Painting in the Palouse
Near Starbuck. |
Back from 3 days of meandering around southeast Washington State, painting and taking photographs. The top one looks very much like my larger paintings, only with my easel standing in the painting. Doesn't it look lovely? It was hot and so windy that I had to tie my palette down with a bungie cord.

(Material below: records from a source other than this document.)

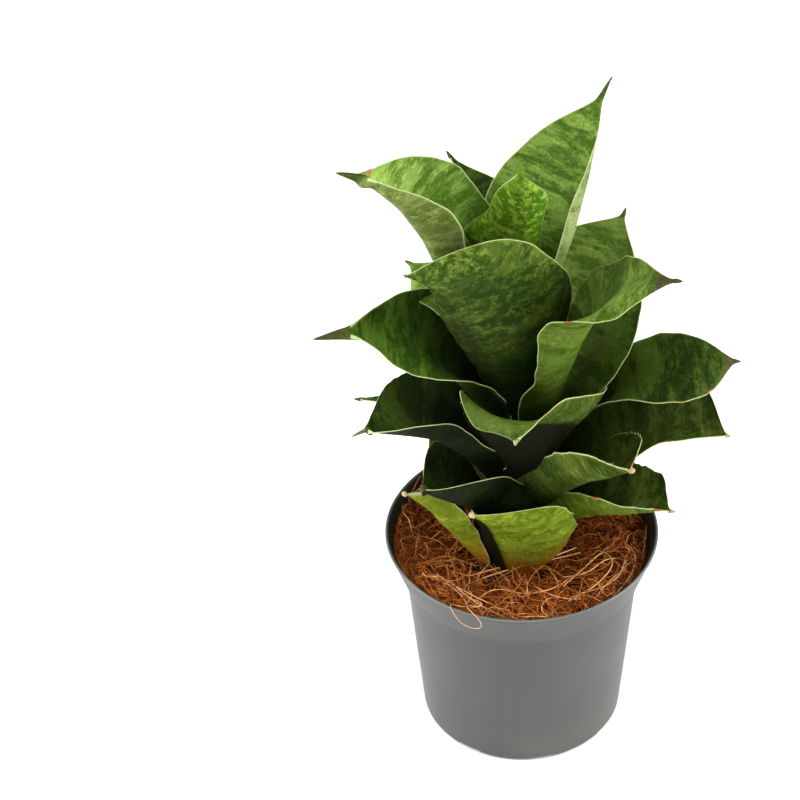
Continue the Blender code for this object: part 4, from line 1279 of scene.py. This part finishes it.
for seed, (name, shape) in enumerate(LEAVES.items(), 1):
    leaf = PLAIN_LEAF | shape
    mesh, tip_length = leaf_mesh(f"{name}_blade", leaf, seed)
    blade = add_piece(f"{name}_blade", mesh)
    skin = leaf_skin(f"{name}_skin", SKINS[leaf["skin"]], tip_length=tip_length * MM, seed=seed * 5.3)
    mesh.materials.append(skin)
    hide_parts(name)
    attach(blade, "root")


# Floor and light ----------------------------------------------------------------------------
# A plain white floor in a bright tent of soft light: large panels on both sides and above,
# and a weaker one at the front, so that the front of the pot is darker than its sides.

FLOOR_REACH = 4
corners = [(x * FLOOR_REACH, y * FLOOR_REACH, 0) for x, y in ((-1, -1), (1, -1), (1, 1), (-1, 1))]
floor_mesh = bpy.data.meshes.new("floor")
floor_mesh.from_pydata(corners, [], [(0, 1, 2, 3)])
floor = add_piece("floor", floor_mesh)
floor_paint, floor_shader = new_material("floor_paint")
feed(floor_shader, Base_Color=(0.93, 0.93, 0.93), Roughness=0.9)
floor_mesh.materials.append(floor_paint)

# Each panel's place in metres, its side in metres and its power in watts.
PANELS = (
    ((-1.08, -0.12, 0.6), 1.0, 22.0),
    ((1.1, -0.02, 0.6), 1.0, 26.0),
    ((-0.1, -0.5, 1.6), 1.0, 14.0),
    ((0.1, -1.5, 1.0), 0.8, 4.2),
)
PANEL_AIM = Vector((0, 0, 0.12))
TENT_GLOW = 0.36

for number, (place, size, power) in enumerate(PANELS):
    lamp = bpy.data.lights.new(f"panel_{number}", "AREA")
    lamp.shape = "SQUARE"
    lamp.size = size
    lamp.energy = power
    panel = bpy.data.objects.new(lamp.name, lamp)
    panel.location = place
    panel.rotation_euler = (PANEL_AIM - Vector(place)).to_track_quat("-Z", "Y").to_euler()
    scene.collection.objects.link(panel)

world = bpy.data.worlds.new("tent")
world.use_nodes = True
world.node_tree.nodes["Background"].inputs["Color"].default_value = (1, 1, 1, 1)
world.node_tree.nodes["Background"].inputs["Strength"].default_value = TENT_GLOW
scene.world = world
scene.view_settings.view_transform = "Standard"
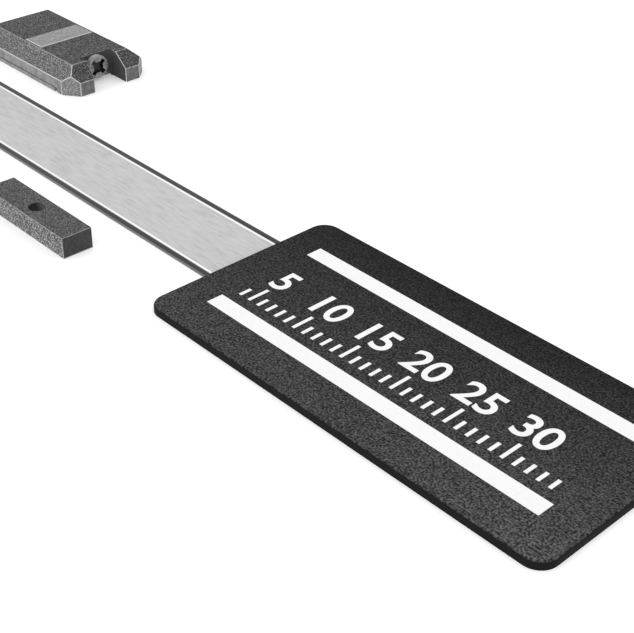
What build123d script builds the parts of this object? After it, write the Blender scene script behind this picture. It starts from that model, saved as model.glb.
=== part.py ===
# Linear encoder tape scale: an adhesive-backed steel tape with an end cover, a limit magnet on one side
# of it and a finely adjustable reference mark actuator on the other.
# X runs along the tape towards its covered end, Y across it, Z up from the mounting surface.
# The origin is on the tape's centreline, on the mounting surface, below the mouth of the end cover.
import os
from build123d import *

os.makedirs("parts", exist_ok=True)

# Tape
tape_width = 8.0
tape_glue = 0.05
tape_steel = 0.15
track_height = 0.02
margin_width = 0.58
free_length = 63.0
covered_length = 17.0
tape_corner = 0.6

# End cover
cover_length = 38.28
cover_width = 18.76
cover_height = 0.65
cover_offset = -0.7
cover_corner = 1.5
cover_edge = 0.2
channel_side_gap = 0.2
channel_top_gap = 0.03
bond_length = 1.5
cover_pad_height = 0.08
cover_pad_rim = 0.7
mouth_land = 1.0
stripe_width = 1.5
stripe_spacing = 10.3
stripe_inset = 3.08
stripe_length = 32.05
stripe_depth = 0.04

# Limit magnet
limit_length = 11.5
limit_width = 2.84
limit_height = 1.9
limit_x = -15.91
limit_y = -9.22
limit_glue = 0.08
limit_bevel = 0.03
dimple_radius = 0.75
dimple_depth = 0.6

# Reference mark actuator, measured back from its front face
actuator_x = -35.08
actuator_y = 11.86
body_length = 16.08
body_width = 9.63
body_height = 2.82
chamfer_width = 1.46
chamfer_drop = 1.37
nose_length = 1.6
nose_corner_near = 1.65
nose_corner_far = 1.2
nose_corner_y = 1.22
notch_width = 3.84
notch_depth = 2.7
notch_corner = 0.5
floor_gap = 0.03
panel_depth = 0.05
groove_height = 0.1
groove_depth = 0.25

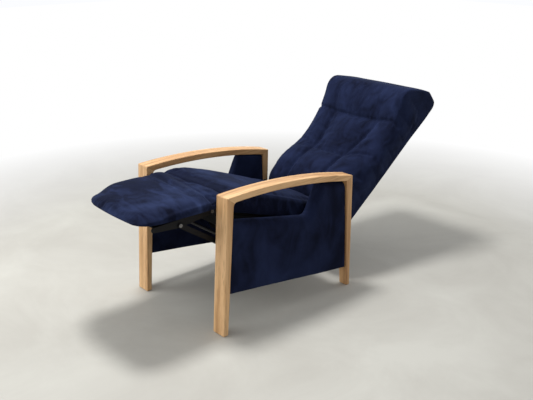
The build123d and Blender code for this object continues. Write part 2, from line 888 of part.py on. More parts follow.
with BuildPart() as lift_link:
    extrude(
        circles_hull(
            side_plane(link_inner),
            [(crank_arm_end, link_half_width), (lift_link_pivot, link_half_width + pivot_head_height)],
        ),
        amount=link_thickness,
    )
    plate_hole(side_plane(link_inner), [lift_link_pivot], pivot_radius + running_gap)
    plate_hole(side_plane(link_inner), [crank_arm_end], pivot_radius + open_pivot_gap)
write_pair(lift_link, "lift_link")

link_rivet_steps = [
    (crank_inner - pivot_head_height, crank_inner, pivot_head_radius),
    (crank_inner, link_outer + layer_gap, pivot_radius),
    (link_outer + layer_gap, link_outer + layer_gap + pivot_head_height, pivot_head_radius),
]
arm_rivet_steps = [
    (crank_inner, link_outer + layer_gap, pivot_radius),
    (link_outer + layer_gap, link_outer + layer_gap + pivot_head_height, pivot_head_radius),
]
with BuildPart() as crank_rivets:
    add(stepped_pin(crank_end, link_rivet_steps))
    add(stepped_pin(crank_arm_end, arm_rivet_steps))
write_group(crank_rivets, "crank_rivets")

with BuildPart() as sync_bar:
    with BuildSketch(side_plane(-crank_outer)):
        with Locations(sync_bar_place):
            Circle(sync_bar_radius)
    extrude(amount=2 * crank_outer)
write(sync_bar, "sync_bar")


# Soft pieces on the seat
def soft_loft(plane, rows, low):
    """A cushion lofted through its sections."""
    with BuildPart() as cushion:
        sections = []
        for place, inset, side, crown in rows:
            half = cushion_half_width - inset
            sections.append(soft_section(across(plane, place), half, low, side, crown, side_bulge))
        loft(sections)
    return cushion


seat_cushion = soft_loft(seat_plane(0), seat_cushion_rows, strap_thickness + fit_gap)
write(seat_cushion, "seat_cushion")

bridge_pad = soft_loft(side_plane(0), bridge_rows, bridge_low)
write(bridge_pad, "seat_bridge_pad")


# Back: frame, webbing, cushion, rear cover and brackets
def back_box(x, start, end):
    """A box of the back's frame from a place across the chair to its mirror image, or one post."""
    depth_middle = back_frame_front - back_post_depth / 2
    with BuildSketch(back_plane(x)) as section:
        with Locations(((start + end) / 2, depth_middle)):
            Rectangle(end - start, back_post_depth)
    return section.sketch


back_post_outer = crank_inner
back_post_inner = back_post_outer - rail_thickness
back_bracket_middle = back_frame_front - back_post_depth / 2
back_screw_places = [(back_bracket_reach * share, back_bracket_middle) for share in back_screw_shares]

with BuildPart() as back_post:
    extrude(back_box(back_post_inner, back_frame_foot, back_post_length), amount=rail_thickness)
    plate_hole(back_plane(back_post_outer), back_screw_places, screw_radius)
write_pair(back_post, "back_post")

for start, name in zip(back_rail_places, ("back_bottom_rail", "back_middle_rail", "back_top_rail")):
    with BuildPart() as back_rail:
        extrude(back_box(-back_post_inner, start, start + back_rail_width), amount=2 * back_post_inner)
    write(back_rail, name)

with BuildPart() as back_webbing:
    first_strap = back_rail_places[0] + back_rail_width + strap_width
    last_strap = back_rail_places[-1] - strap_width
    for number in range(back_strap_count):
        middle = first_strap + number * (last_strap - first_strap) / (back_strap_count - 1)
        with BuildSketch(back_plane(-back_post_outer + strap_end_inset)) as strap:
            with Locations((middle, back_frame_front + strap_thickness / 2)):
                Rectangle(strap_width, strap_thickness)
        extrude(strap.sketch, amount=2 * (back_post_outer - strap_end_inset))
write(back_webbing, "back_webbing")

back_cushion_base = back_frame_front + strap_thickness + fit_gap
with BuildPart() as back_cushion:
    back_sections = []
    for place, inset, side, seam_share, seam, centre, bolster in back_cushion_rows:
        half = cushion_half_width - inset
        seam_x = cushion_half_width * seam_share
        bolster_x = (half + seam_x) / 2
        with BuildSketch(across(back_plane(0), place)) as section:
            with BuildLine():
                Line((-half, back_cushion_base), (half, back_cushion_base))
                middle = (back_cushion_base + side) / 2
                ThreePointArc((half, back_cushion_base), (half + side_bulge, middle), (half, side))
                ThreePointArc((half, side), (bolster_x, bolster), (seam_x, seam))
                ThreePointArc((seam_x, seam), (0, centre), (-seam_x, seam))
                ThreePointArc((-seam_x, seam), (-bolster_x, bolster), (-half, side))
                ThreePointArc((-half, side), (-half - side_bulge, middle), (-half, back_cushion_base))
            make_face()
        back_sections.append(section.sketch)
    loft(back_sections)
write(back_cushion, "back_cushion")

with BuildPart() as back_cover:
    cover_front = back_cushion_base - fit_gap
    with BuildSketch(back_plane(-back_half_width)):
        with BuildLine():
            Polyline(
                (back_cover_foot, back_cover_rear),
                (back_cover_foot, cover_front),
                (back_length, cover_front),
                (back_length, back_cover_rear + back_cover_corner),
            )
            Line(
                (back_length, back_cover_rear + back_cover_corner),
                (back_length - back_cover_corner, back_cover_rear),
            )
            ThreePointArc(
                (back_length - back_cover_corner, back_cover_rear),
                (back_length / 2 - back_cover_corner, back_cover_hollow),
                (back_cover_foot, back_cover_rear),
            )
        make_face()
    extrude(amount=2 * back_half_width)
    with BuildSketch(back_plane(-back_half_width + back_cover_wall)) as room:
        room_foot = back_cover_foot + back_cover_wall
        room_top = back_length - back_cover_wall
        with Locations(((room_foot + room_top) / 2, (back_cover_room_rear + cover_front) / 2)):
            Rectangle(room_top - room_foot, cover_front - back_cover_room_rear)
    extrude(room.sketch, amount=2 * (back_half_width - back_cover_wall), mode=Mode.SUBTRACT)
write(back_cover, "back_cover")

with BuildPart() as back_bracket:
    bracket_level = back_plane(back_post_outer)
    strip_end = (back_bracket_reach - back_bracket_width / 2, back_bracket_middle)
    for hull in (
        [((0, 0), back_hinge_boss + layer_gap), ((0, back_bracket_middle), back_bracket_foot_radius)],
        [((0, back_bracket_middle), back_bracket_width / 2), (strip_end, back_bracket_width / 2)],
    ):
        extrude(circles_hull(bracket_level, hull), amount=link_thickness)
    plate_hole(bracket_level, [(0, 0)], pivot_radius + running_gap)
    plate_hole(bracket_level, back_screw_places, screw_radius)
write_pair(back_bracket, "back_bracket")

back_screw_tip = back_post_outer - rail_thickness * rail_screw_share
back_screw_seat = back_post_outer + link_thickness
back_bracket_screws = screws(back_screw_places, back_plane, back_screw_tip, back_screw_seat, 1)
write_group(back_bracket_screws, "back_bracket_screws")


# Legrest: board, pad, dust cover and the angle brackets that carry it
legrest_board_low = legrest_hinge[1]
legrest_board_top = legrest_board_low + legrest_board_thickness
legrest_screw_x = (legrest_flange_inner + legrest_board_half_width) / 2
legrest_bracket_length = legrest_board_rear - legrest_bracket_front
legrest_screw_places = [
    (legrest_screw_x, legrest_bracket_front + share * legrest_bracket_length - front_to_centre)
    for share in legrest_screw_shares
]


def upright_holes(level):
    """Cuts the holes of the legrest's screws from one side's piece or from the whole board."""
    with BuildSketch(Plane.XY.offset(level)) as holes:
        for x, y in legrest_screw_places:
            with Locations((x, y), (-x, y)):
                Circle(screw_radius)
    extrude(holes.sketch, amount=legrest_board_thickness / 2, both=True, mode=Mode.SUBTRACT)


with BuildPart() as legrest_board:
    with BuildSketch(Plane.XY.offset(legrest_board_low)) as board_face:
        board_length = legrest_board_rear - legrest_board_front
        with Locations((0, (legrest_board_rear + legrest_board_front) / 2 - front_to_centre)):
            Rectangle(2 * legrest_board_half_width, board_length)
        fillet(board_face.vertices().group_by(Axis.Y)[0], radius=legrest_board_corner)
    extrude(amount=legrest_board_thickness)
    upright_holes(legrest_board_low)
write(legrest_board, "legrest_board")

legrest_pad = soft_loft(side_plane(0), legrest_pad_rows, legrest_board_top + fit_gap)
write(legrest_pad, "legrest_pad")

with BuildPart() as legrest_dust_cover:
    with BuildSketch(side_plane(-legrest_flange_inner + fit_gap)):
        with Locations((
            (legrest_board_front + legrest_board_rear) / 2,
            legrest_board_low - fit_gap / 2 - cover_cloth / 2,
        )):
            Rectangle(legrest_board_rear - legrest_board_front - legrest_board_corner, cover_cloth)
    extrude(amount=2 * (legrest_flange_inner - fit_gap))
write(legrest_dust_cover, "legrest_dust_cover")

with BuildPart() as legrest_bracket:
    web_level = side_plane(crank_inner)
    web_end = (legrest_bracket_front + link_half_width, legrest_board_low - link_half_width)
    for hull in (
        [(legrest_hinge, link_half_width), (coupler_end, link_half_width)],
        [(coupler_end, link_half_width), (web_end, link_half_width)],
        [(legrest_hinge, link_half_width), (web_end, link_half_width)],
    ):
        extrude(circles_hull(web_level, hull), amount=link_thickness)
    flange_low = legrest_board_low - legrest_flange_thickness
    flange_front = legrest_bracket_front + link_half_width
    with BuildSketch(side_plane(legrest_flange_inner)) as flange:
        with Locations(((flange_front + legrest_board_rear) / 2, (flange_low + legrest_board_low) / 2)):
            Rectangle(legrest_board_rear - flange_front, legrest_flange_thickness)
    extrude(flange.sketch, amount=crank_inner - legrest_flange_inner)
    plate_hole(web_level, [legrest_hinge], pivot_radius + running_gap)
    plate_hole(web_level, [coupler_end], pivot_radius)
    upright_holes(legrest_board_low)
write_pair(legrest_bracket, "legrest_bracket")

with BuildPart() as legrest_screws:
    for place in legrest_screw_places:
        with BuildSketch(Plane.XY.offset(flange_low)) as shank:
            with Locations(place):
                Circle(screw_radius)
        extrude(shank.sketch, amount=legrest_flange_thickness + legrest_board_thickness / 2)
        with BuildSketch(Plane.XY.offset(flange_low)) as head:
            with Locations(place):
                Circle(screw_head_radius)
        extrude(head.sketch, amount=-screw_head_height)
write_group(legrest_screws, "legrest_screws")

with BuildPart() as legrest_rivets:
    add(stepped_pin(coupler_end, link_rivet_steps))
write_group(legrest_rivets, "legrest_rivets")
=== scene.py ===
import json
import math

import bmesh
import bpy
from mathutils import Matrix, Vector, noise


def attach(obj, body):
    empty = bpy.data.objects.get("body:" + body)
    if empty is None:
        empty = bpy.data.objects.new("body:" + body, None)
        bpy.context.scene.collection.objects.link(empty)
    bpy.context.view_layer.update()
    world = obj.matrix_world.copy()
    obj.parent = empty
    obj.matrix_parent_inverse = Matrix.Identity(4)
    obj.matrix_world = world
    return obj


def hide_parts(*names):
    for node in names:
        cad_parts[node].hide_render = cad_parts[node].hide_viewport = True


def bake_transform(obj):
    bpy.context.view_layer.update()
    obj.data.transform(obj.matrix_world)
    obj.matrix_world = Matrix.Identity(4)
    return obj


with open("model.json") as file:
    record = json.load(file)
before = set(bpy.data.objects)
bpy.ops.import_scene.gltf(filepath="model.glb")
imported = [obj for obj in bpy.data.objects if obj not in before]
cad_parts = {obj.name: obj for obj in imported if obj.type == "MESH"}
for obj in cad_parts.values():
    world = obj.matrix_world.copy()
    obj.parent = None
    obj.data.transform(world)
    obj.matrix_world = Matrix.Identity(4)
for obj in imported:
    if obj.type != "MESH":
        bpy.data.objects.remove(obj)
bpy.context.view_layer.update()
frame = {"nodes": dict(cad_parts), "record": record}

scene = bpy.context.scene
scene.view_settings.view_transform = "Standard"
print("frame loaded:", len(frame["nodes"]), "nodes")

# Where the chair stands in its frame, and the slopes of the seat and the back in degrees
chair = {
    "frontToCentre": 0.582,
    "seatStart": (0.100, 0.520),
    "seatSlope": -17.8,
    "backHinge": (0.728, 0.405),
    "backSlope": 39.4,
}


def slopedPoint(start, slope, x, along, out):
    # the point that lies so far along a sloping line of the chair's side and so far out from it
    c, s = math.cos(math.radians(slope)), math.sin(math.radians(slope))
    y = start[0] + along * c - out * s - chair["frontToCentre"]
    return Vector((x, y, start[1] + along * s + out * c))


def slopedPlace(start, slope, point):
    # x, along and out of a point, the reverse of slopedPoint
    c, s = math.cos(math.radians(slope)), math.sin(math.radians(slope))
    y = point.y + chair["frontToCentre"] - start[0]
    z = point.z - start[1]
    return point.x, y * c + z * s, z * c - y * s


def seatPoint(x, along, out):
    return slopedPoint(chair["seatStart"], chair["seatSlope"], x, along, out)


def seatPlace(point):
    return slopedPlace(chair["seatStart"], chair["seatSlope"], point)


def backPoint(x, along, out):
    return slopedPoint(chair["backHinge"], chair["backSlope"], x, along, out)


def backPlace(point):
    return slopedPlace(chair["backHinge"], chair["backSlope"], point)


def sidePoint(x, y, z):
    # y counts from a line just in front of the front feet
    return Vector((x, y - chair["frontToCentre"], z))


def between(low, high, spot):
    # a cube's own coordinate runs from -1 at the low end to 1 at the high end
    return low + (spot + 1) / 2 * (high - low)


def alongRows(rows, spot):
    return between(rows[0][0], rows[-1][0], spot)


def clamped(value):
    return max(0.0, min(1.0, value))


def rowAt(rows, place):
    # smooth values between the rows of a table whose first column is the place
    if place <= rows[0][0]:
        return rows[0][1:]
    if place >= rows[-1][0]:
        return rows[-1][1:]
    i = max(n for n, row in enumerate(rows) if row[0] <= place)
    before, start = rows[max(i - 1, 0)], rows[i]
    end, after = rows[i + 1], rows[min(i + 2, len(rows) - 1)]
    gap = end[0] - start[0]
    t = (place - start[0]) / gap
    values = []
    for n in range(1, len(start)):
        slopeIn = (end[n] - before[n]) / (end[0] - before[0]) * gap
        slopeOut = (after[n] - start[n]) / (after[0] - start[0]) * gap
        values.append(
            (2 * t ** 3 - 3 * t ** 2 + 1) * start[n] + (t ** 3 - 2 * t ** 2 + t) * slopeIn
            + (3 * t ** 2 - 2 * t ** 3) * end[n] + (t ** 3 - t ** 2) * slopeOut
        )
    return values


def lineDistance(point, line):
    # distance from a flat point to a line of points, and how far along the line that is
    nearest, nearestAlong, run = math.inf, 0.0, 0.0
    for start, end in zip(line, line[1:]):
        dx, dy = end[0] - start[0], end[1] - start[1]
        length = math.hypot(dx, dy)
        t = clamped(((point[0] - start[0]) * dx + (point[1] - start[1]) * dy) / length ** 2)
        distance = math.hypot(point[0] - start[0] - t * dx, point[1] - start[1] - t * dy)
        if distance < nearest:
            nearest, nearestAlong = distance, run + t * length
        run += length
    return nearest, nearestAlong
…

My easel in a field of chickpeas, Mill Creek Valley, the Palouse |
The backstory:
Sunday we had a family gathering at my cousin's wheat farm outside of Connell. I was eager to go, to see my cousins and to see the light and the wheat fields. Since it's harvest, the light in the area literally glows from the yellow of the fields. My husband, a geologist, and I planned to paint, see geology and camp. Fun! But there was a slight glitch. Well two. First, we took a remote gravel road on our way to the gathering (cool geology) and a tire blew out. No phones, and it took an hour to get the tire off. Then we discovered that since I'd packed our camping gear AFTER getting home from the opening night party at Smith and Vallee Gallery in Edison, I had packed the wrong tent. Or the wrong poles. Anyway, parts of two incompatible tents! So instead of camping, we ended up staying at my cousin's lovely home Sunday and in Walla Walla on Monday. That was fine too. Because everywhere we looked it was stunning. The light, the fields, the skies, the stars, all beautiful.
My highlights:
- Palouse Falls State Park. I plan to paint this, as it reminds me of a number of Hudson River paintings of a falls. Very similar, but a higher fall. And with rattlesnakes, but those won't be in the painting.
- Highway 12 between Waitsburg and Walla Walla. To me, this is simply beautiful. Everything about it. The fields are lush and yellow and the side views with the poplar trees all remind me of Umbria, but better.
- The wheat fields perched high above the Snake River Canyon in Columbia County, especially at Tramway Road. It was shocking, the stark beauty of it. They grow winter wheat there which means that each year, half the fields are fallow. I'm used to that, I've seen it all my life. But here they leave the stubble and it's silver. So the fields alternated between a deep gold and a bright silver. Above a deep canyon formed by the Snake. Wow.
Comments
Casey - odd, it turned sunny just as we arrived back to Bellingham :)
Loriann- thanks! Yes, that's it. I took 987 photos of wheat fields so....that's the beautiful Palouse.